Robyn Lawley has worked as a model for over a decade, appearing on covers such as Vogue, Marie Claire, Cosmopolitan, and Elle. She was also one of the first models above a size 10 to be featured in the Sports illustrated swimsuit issue and major brand advertisements for the likes of Ralph Lauren, Chantelle and Pantene. Originally from Australia, Robyn has spoken openly and adamantly about systemic health concerns and pressures in the industry, and she has written articles on the topic for The Daily Beast.
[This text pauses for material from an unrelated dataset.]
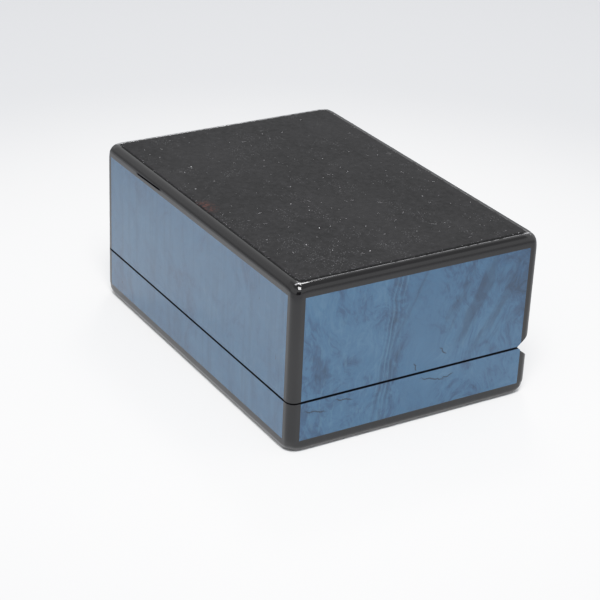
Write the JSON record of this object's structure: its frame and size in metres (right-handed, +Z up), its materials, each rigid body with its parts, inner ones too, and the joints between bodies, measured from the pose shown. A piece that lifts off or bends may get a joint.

Robyn also published and photographed a cookbook, Robyn Lawley Eats, based on her original food blog of the same name and she designed a swimwear line for sizes 6-20. Robyn continues to model and also does videography and photography work.

 

Judy Gearhart is the Executive Director of ILRF since March 2011. Judy is also an adjunct professor at Columbia University's School for International and Public Affairs, teaching the course Human Rights and Development Policy since 2002. Previously, Judy coordinated legal research and training programs for workers and trade unions at Social Accountability International, led field research and evaluations for UNICEF and the ILO’s International Program on the Elimination of Child Labor in Honduras, and worked for women’s rights and democratization with NGOs in Mexico. She has published on women’s rights, children’s rights and labor relations. Judy holds a Master of International Affairs from Columbia University.